3.) Ireland’s regained competitiveness, with generally positive growth deriving from a strong contribution of net exports, the apparent bottoming-out of the housing sector correction and its continued ability to attract foreign direct investment.

In a related rating action, Moody’s has also affirmed the Ba1/NP ratings and negative outlook on Ireland’s National Asset Management Agency (NAMA), whose debt is irrevocably and unconditionally guaranteed by the government.



The first driver underlying Moody’s decision to maintain a negative outlook on Ireland’s Ba1 sovereign rating is the country’s susceptibility to euro-area-related event risk because of its very high debt levels and ongoing asset quality issues affecting its banking system. Such risks were most recently evidenced by the EU’s unprecedented decision to fund Cyprus’s financial rescue by imposing a levy on bank deposits above a certain size. The move has significantly heightened fears surrounding the safety of bank deposits in other European systems. More generally, Moody’s believes that Ireland’s vulnerability to wider euro-area stresses has been reaffirmed by euro area policymakers’ handling of the Cyprus crisis, the increased risk tolerance apparent in their actions, and the uncertain risk assessment prompted by a more uncompromising and less predictable approach to crisis management.

The second driver for maintaining Ireland’s sovereign rating on negative outlook is the continued poor asset quality of Ireland’s banking system, which represents a constraint on their willingness to provide new credit at such time when loan demand revives. In addition, Moody’s notes that Irish banks have not yet begun implementing the Central Bank of Ireland’s new requirement to repossess homes when mortgages have been non-performing for a lengthy period, nor to adequately provision for their non-performing portfolios. Moody’s baseline case is that Irish banks’ large capital cushions should be able to accommodate this process without additional liabilities accruing to the government’s balance sheet.


The primary driver underpinning Moody’s decision to affirm Ireland’s Ba1/NP sovereign ratings is the government’s successful implementation of the Troika’s economic adjustment programme, which began in November 2010 and is coming to an end later this year. From the start, the Irish government has consistently met and in some respects exceeded the quarterly programme criteria, despite difficult domestic and external conditions. Moody’s expects that Ireland’s debt will likely peak at roughly 120% of GDP in 2013 and 2014, before starting to drop in 2015, thereby reversing the adverse debt trend of the recent past.

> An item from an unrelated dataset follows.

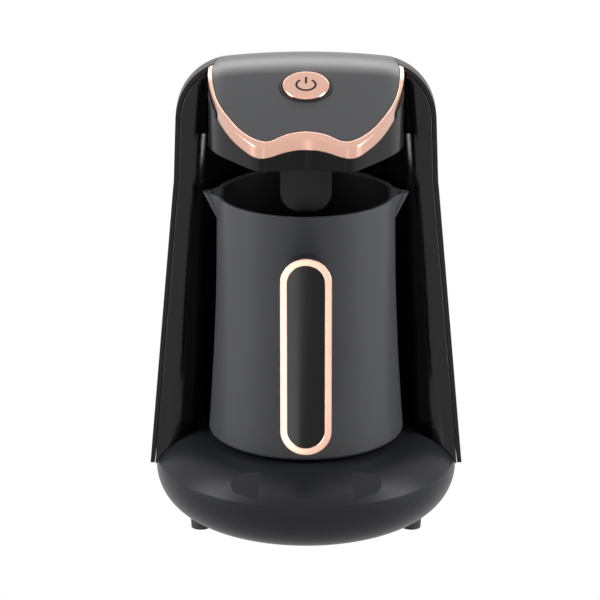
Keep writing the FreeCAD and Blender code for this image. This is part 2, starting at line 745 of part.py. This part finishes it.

The second driver informing the rating affirmation is the steady progress that Ireland has made in gradually regaining market access at an affordable cost of financing. The Irish government has made several forays into the market since January 2012, first to swap shorter-term for longer-term debt to reduce early refinancing risks, and then to obtain new funds in successive medium-term bond issues. This progress, which most recently culminated in a well-received ten-year bond issue, has allowed Ireland to meet all of its financing needs for 2014. In addition, Moody’s observes that refinancing risks will diminish further in subsequent years as a result of (1) the restructuring of the government’s promissory note debt, which was incurred when the sovereign extended support to the Irish banking system in 2010, and (2) the agreement with the EU to extend bailout maturities.

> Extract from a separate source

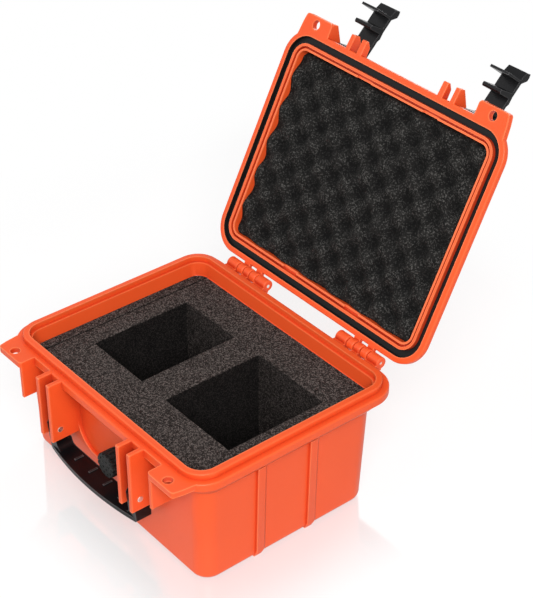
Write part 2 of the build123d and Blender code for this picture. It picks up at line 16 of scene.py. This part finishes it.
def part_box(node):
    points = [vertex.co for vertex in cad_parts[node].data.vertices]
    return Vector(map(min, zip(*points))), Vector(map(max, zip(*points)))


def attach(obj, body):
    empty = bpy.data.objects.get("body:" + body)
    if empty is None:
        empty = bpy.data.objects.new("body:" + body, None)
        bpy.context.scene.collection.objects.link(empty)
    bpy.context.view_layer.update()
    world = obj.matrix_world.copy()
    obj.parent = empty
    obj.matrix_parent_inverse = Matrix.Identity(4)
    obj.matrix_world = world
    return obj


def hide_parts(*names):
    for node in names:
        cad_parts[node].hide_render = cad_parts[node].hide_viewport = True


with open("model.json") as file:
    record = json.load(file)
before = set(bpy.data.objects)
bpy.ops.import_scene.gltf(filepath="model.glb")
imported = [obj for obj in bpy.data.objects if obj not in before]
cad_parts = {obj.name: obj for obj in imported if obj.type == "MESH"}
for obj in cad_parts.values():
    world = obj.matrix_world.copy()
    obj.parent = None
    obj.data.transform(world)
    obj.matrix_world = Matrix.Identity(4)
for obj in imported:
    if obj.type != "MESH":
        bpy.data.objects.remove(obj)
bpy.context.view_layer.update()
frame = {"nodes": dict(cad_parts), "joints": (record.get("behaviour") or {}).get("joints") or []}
nodes = frame["nodes"]
MM = 0.001
print("parts in the frame:", len(nodes))

# %% [markdown]
# ## Formulas in place of node diagrams
# A finish is a small network of nodes, and most of it is arithmetic. Drawn by hand, each plus and each
# multiply is a node of its own, and the thought behind it is soon lost. So a socket is wrapped in a class
# whose operators add the Math nodes, and `1 - mask` can be written as it is meant. Every other kind of node
# comes from one method, which sets the node first and joins its sockets afterwards.

# %% The signal and the finish
class Signal:
    """An output of a node that arithmetic can be done on."""

    def __init__(self, network, socket):
        self.network = network
        self.socket = socket

    def maths(self, operation, *values):
        return self.network.node("Math", {"operation": operation}, dict(enumerate(values)))

    def __add__(self, other):
        return self.maths("ADD", self, other)

    def __sub__(self, other):
        return self.maths("SUBTRACT", self, other)

    def __rsub__(self, other):
        return self.maths("SUBTRACT", other, self)

    def __mul__(self, other):
        return self.maths("MULTIPLY", self, other)

    def __or__(self, other):
        """The larger of the two."""
        return self.maths("MAXIMUM", self, other)

    __radd__ = __add__
    __rmul__ = __mul__
    __ror__ = __or__

    def __abs__(self):
        return self.maths("ABSOLUTE", self)

    def ramp(self, low, high):
        """0 below low and 1 above high, smooth in between."""
        ends = {"Value": self, "From Min": low, "From Max": high}
        return self.network.node("MapRange", {"interpolation_type": "SMOOTHSTEP"}, ends)

    def beside(self, output):
        """Another output of the same node."""
        return Signal(self.network, self.socket.node.outputs[output])


class Network:
    """The nodes of a material or of the world."""

    def __init__(self, tree):
        self.tree = tree

    def node(self, kind, settings=None, inputs=None, output=0):
        made = self.tree.nodes.new("ShaderNode" + kind)
        for name, value in (settings or {}).items():
            setattr(made, name, value)
        for key, value in (inputs or {}).items():
            if isinstance(value, Signal):
                self.tree.links.new(value.socket, made.inputs[key])
            else:
                made.inputs[key].default_value = value
        return Signal(self, made.outputs[output])

    def join(self, signal, name, socket):
        self.tree.links.new(signal.socket, self.tree.nodes[name].inputs[socket])

    def seen(self):
        """1 for what the camera sees, also in a mirror or through glass, and 0 for what only lights."""
        path = self.node("LightPath")
        return path | path.beside("Is Glossy Ray") | path.beside("Is Transmission Ray")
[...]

The third driver for maintaining Ireland’s sovereign rating is Moody’s expectation that Ireland’s economy will be able to grow at a moderate pace in the coming years, although the initial pace is likely to be below its long-term potential. Thanks to the dynamism and high value added of the country’s export sector, the relatively diversified export markets and the improved competitiveness that have been achieved via nominal wage adjustments, Moody’s expects that growth in Ireland is likely to remain positive this year, even though the rating agency expects the euro area economy as a whole to register a second consecutive contraction in 2013.


Moody’s would consider downgrading the country’s Ba1 sovereign ratings if sizeable additional banking sector liabilities were to be added to the Irish government’s balance sheet, or in the event of a further rise in the government’s debt ratios due to fiscal slippage. The rating agency would also view negatively any renewed increase in Ireland’s debt costs because of a loss of market confidence in the Irish recovery and/or in euro area policymakers’ ability to contain the euro area debt crisis.

Conversely, the agency would consider raising Ireland’s rating outlook and eventually upgrading the country’s Ba1 government bond ratings if the government’s financial balance, excluding interest payments, were to move into a surplus large enough for the country’s debt-to-GDP ratio to stabilize and then begin to decline. Moody’s would also view positively the IMF and EU’s approval of external monitoring or a precautionary credit line that would qualify Ireland for the ECB’s Outright Monetary Transactions (OMT) scheme.

The principal methodology used in these ratings was Sovereign Bond Ratings published in September 2008. Please see the Credit Policy page on www.moodys.com for a copy of this methodology.